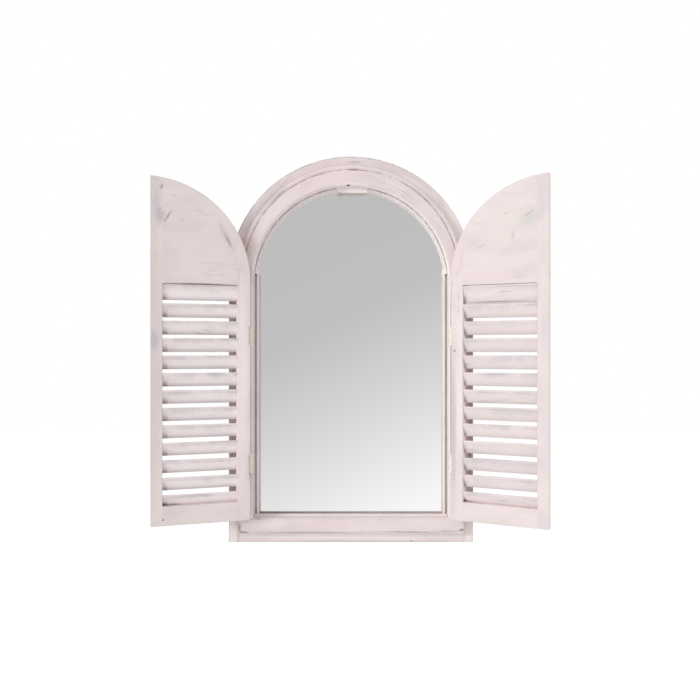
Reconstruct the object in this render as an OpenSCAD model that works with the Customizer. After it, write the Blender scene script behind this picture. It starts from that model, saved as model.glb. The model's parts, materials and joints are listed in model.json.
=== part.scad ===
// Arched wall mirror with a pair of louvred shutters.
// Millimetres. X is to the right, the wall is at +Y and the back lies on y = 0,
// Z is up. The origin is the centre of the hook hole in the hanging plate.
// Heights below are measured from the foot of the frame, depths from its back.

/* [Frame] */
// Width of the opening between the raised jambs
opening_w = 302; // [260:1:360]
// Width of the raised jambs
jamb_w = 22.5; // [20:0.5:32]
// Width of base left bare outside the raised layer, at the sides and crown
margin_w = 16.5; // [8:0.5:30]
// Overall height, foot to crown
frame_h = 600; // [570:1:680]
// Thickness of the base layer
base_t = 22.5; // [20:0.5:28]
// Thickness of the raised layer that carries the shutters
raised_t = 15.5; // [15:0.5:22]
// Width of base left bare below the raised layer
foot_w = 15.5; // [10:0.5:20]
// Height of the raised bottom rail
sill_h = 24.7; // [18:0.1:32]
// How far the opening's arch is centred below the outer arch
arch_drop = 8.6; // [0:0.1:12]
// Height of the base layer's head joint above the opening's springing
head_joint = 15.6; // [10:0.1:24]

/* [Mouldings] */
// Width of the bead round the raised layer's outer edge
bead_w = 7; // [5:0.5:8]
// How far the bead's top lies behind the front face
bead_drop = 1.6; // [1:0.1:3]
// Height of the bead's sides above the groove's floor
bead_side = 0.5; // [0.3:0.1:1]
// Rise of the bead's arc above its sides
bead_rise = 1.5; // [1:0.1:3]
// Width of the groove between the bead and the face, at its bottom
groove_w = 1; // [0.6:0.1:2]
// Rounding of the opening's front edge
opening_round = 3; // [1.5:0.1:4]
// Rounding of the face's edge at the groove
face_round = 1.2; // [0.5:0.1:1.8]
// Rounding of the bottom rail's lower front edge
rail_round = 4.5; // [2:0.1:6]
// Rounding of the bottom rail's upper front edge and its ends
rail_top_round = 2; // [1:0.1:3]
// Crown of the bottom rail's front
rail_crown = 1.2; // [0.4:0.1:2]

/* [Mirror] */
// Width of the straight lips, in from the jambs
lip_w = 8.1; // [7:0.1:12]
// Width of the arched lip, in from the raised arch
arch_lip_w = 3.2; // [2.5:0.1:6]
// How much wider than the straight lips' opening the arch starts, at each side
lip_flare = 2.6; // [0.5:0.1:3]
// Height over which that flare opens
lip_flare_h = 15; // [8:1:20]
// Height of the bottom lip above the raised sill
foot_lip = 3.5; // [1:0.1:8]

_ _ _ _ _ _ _

WORK TO COMPLETE –
Restate the listing exactly, starting at its first line and ending at the line where "from its back." occurs; include both and no other lines.

EXERCISE RESPONSE –
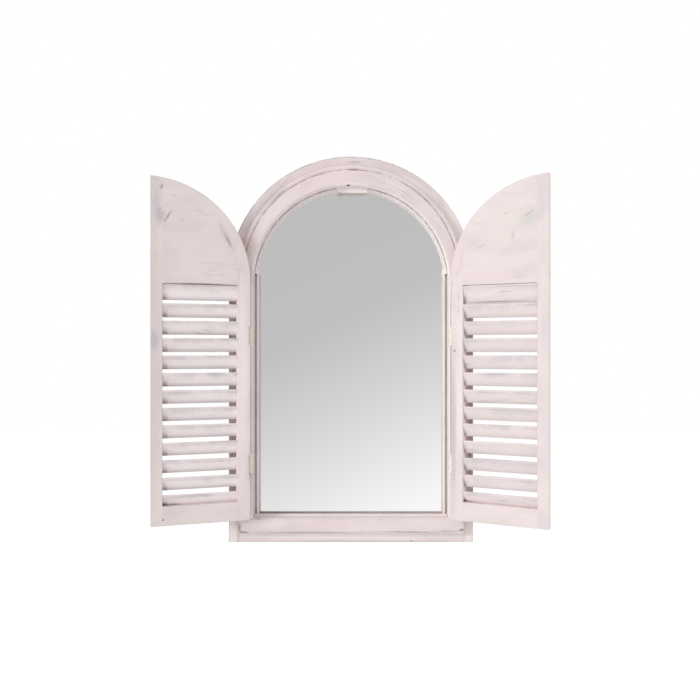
Reconstruct the object in this render as an OpenSCAD model that works with the Customizer. After it, write the Blender scene script behind this picture. It starts from that model, saved as model.glb. The model's parts, materials and joints are listed in model.json.
=== part.scad ===
// Arched wall mirror with a pair of louvred shutters.
// Millimetres. X is to the right, the wall is at +Y and the back lies on y = 0,
// Z is up. The origin is the centre of the hook hole in the hanging plate.
// Heights below are measured from the foot of the frame, depths from its back.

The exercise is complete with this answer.